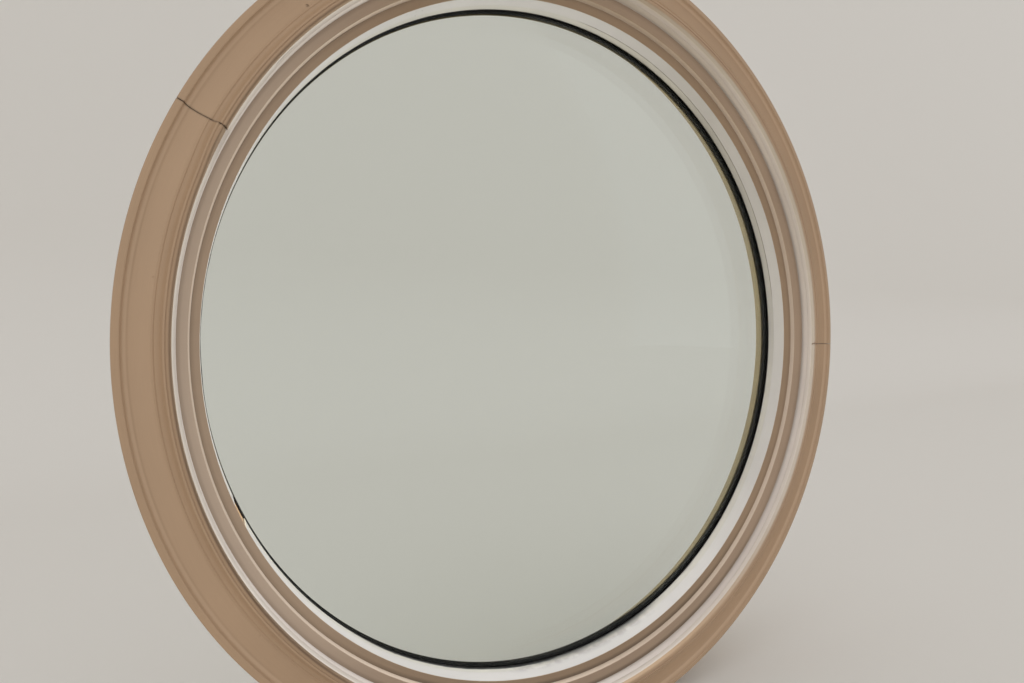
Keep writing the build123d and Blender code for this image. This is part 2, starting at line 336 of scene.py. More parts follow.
casingLook = {
    "tan": (0.388, 0.262, 0.166), "rawPale": (0.55, 0.38, 0.22), "rawDark": (0.38, 0.24, 0.13),
    "quirk": (0.16, 0.07, 0.04), "quirkR": (609.4, 610.9, 0.35), "quirkY": (-131.9, -130.4),
    "quirkLeast": 0.04, "quirkDarkAt": (15, 75, 18), "quirkDark": 0.22, "quirkMottle": 0.16,
    "step": (0.50, 0.355, 0.24), "stepR": (647.5, 652.6, 1.0), "stepLightShare": 0.7,
    "paleFieldX": (0.40, 0.60), "paleFieldR": (624, 646, 1.5), "paleFieldShare": 0.3,
    "noseR": (608.3, 609.3), "noseShade": (0.10, 0.055, 0.028), "shadeX": (0.10, 0.50),
    "shadeZ": (-0.30, 0.10), "shadeY": (-131.9, -130.6), "shadeShare": 0.88,
    "nosePale": (0.46, 0.39, 0.33), "paleX": (0.05, 0.45), "paleY": (-132.0, -127.5),
    "grimeAndShade": (0.13, 0.09, 0.06), "leftJointAt": (154.25, 154.55, 0.06), "leftJointShare": 0.45,
    "rightJointAt": (-0.88, -0.72, 0.05), "rightJointShare": 0.85,
    "chip": (0.24, 0.12, 0.08), "chipAt": (-1.15, -0.45, 0.12), "chipR": (603.5, 610.5, 1.0),
    "pocketY": (-118.6, -117.9), "pocketFromR": (612.0, 612.6), "pocketToR": (651.6, 652.2),
    "landingY": (-116.25, -116.05)}


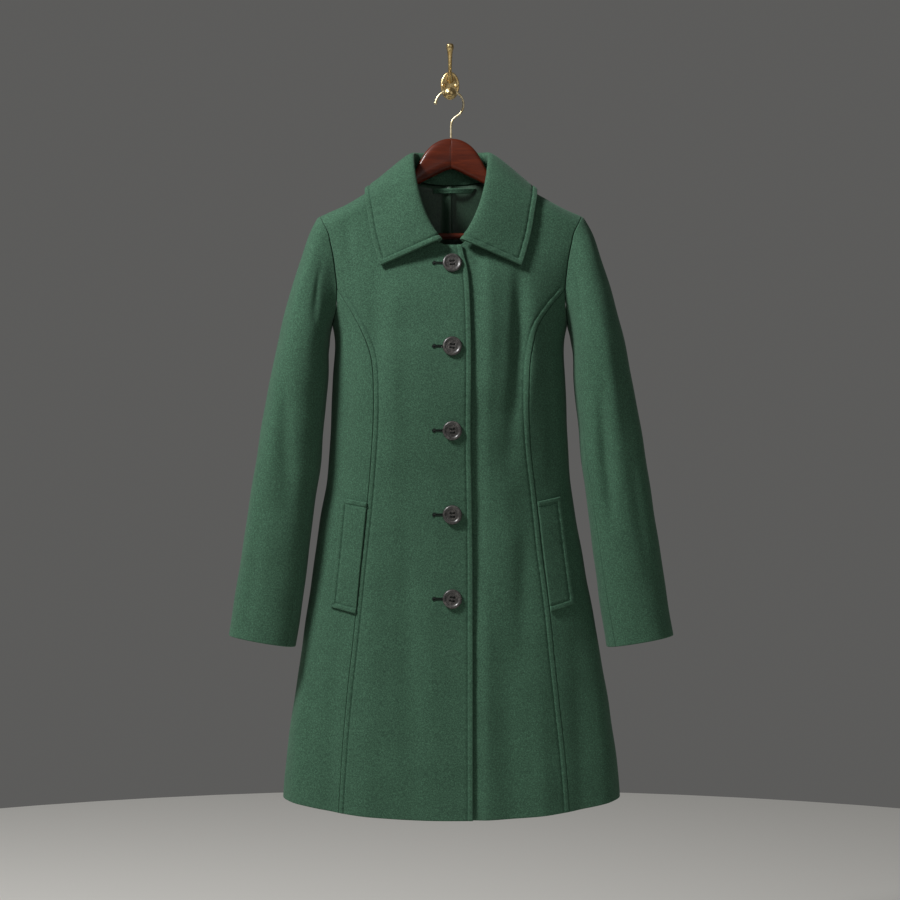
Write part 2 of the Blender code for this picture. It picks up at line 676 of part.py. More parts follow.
§ §
* _STATED PROBLEM_: Copy the entries above exactly, leaving none out.

* _SOLUTION TO THIS PROBLEM_:
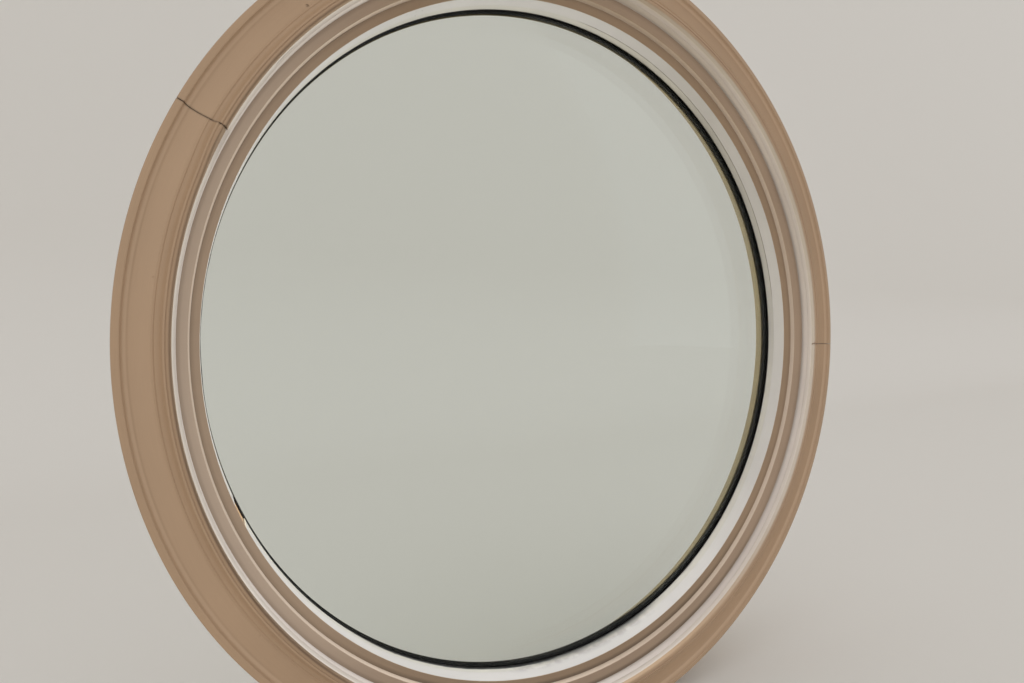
Keep writing the build123d and Blender code for this image. This is part 2, starting at line 336 of scene.py. More parts follow.
casingLook = {
    "tan": (0.388, 0.262, 0.166), "rawPale": (0.55, 0.38, 0.22), "rawDark": (0.38, 0.24, 0.13),
    "quirk": (0.16, 0.07, 0.04), "quirkR": (609.4, 610.9, 0.35), "quirkY": (-131.9, -130.4),
    "quirkLeast": 0.04, "quirkDarkAt": (15, 75, 18), "quirkDark": 0.22, "quirkMottle": 0.16,
    "step": (0.50, 0.355, 0.24), "stepR": (647.5, 652.6, 1.0), "stepLightShare": 0.7,
    "paleFieldX": (0.40, 0.60), "paleFieldR": (624, 646, 1.5), "paleFieldShare": 0.3,
    "noseR": (608.3, 609.3), "noseShade": (0.10, 0.055, 0.028), "shadeX": (0.10, 0.50),
    "shadeZ": (-0.30, 0.10), "shadeY": (-131.9, -130.6), "shadeShare": 0.88,
    "nosePale": (0.46, 0.39, 0.33), "paleX": (0.05, 0.45), "paleY": (-132.0, -127.5),
    "grimeAndShade": (0.13, 0.09, 0.06), "leftJointAt": (154.25, 154.55, 0.06), "leftJointShare": 0.45,
    "rightJointAt": (-0.88, -0.72, 0.05), "rightJointShare": 0.85,
    "chip": (0.24, 0.12, 0.08), "chipAt": (-1.15, -0.45, 0.12), "chipR": (603.5, 610.5, 1.0),
    "pocketY": (-118.6, -117.9), "pocketFromR": (612.0, 612.6), "pocketToR": (651.6, 652.2),
    "landingY": (-116.25, -116.05)}


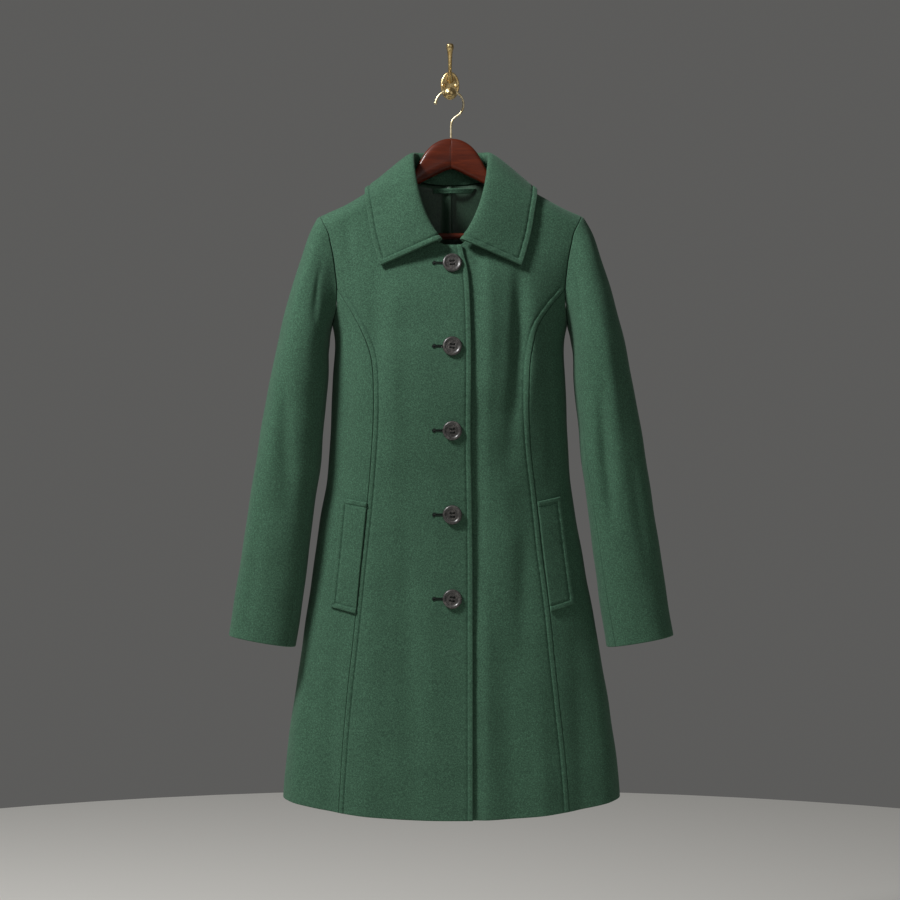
Write part 2 of the Blender code for this picture. It picks up at line 676 of part.py. More parts follow.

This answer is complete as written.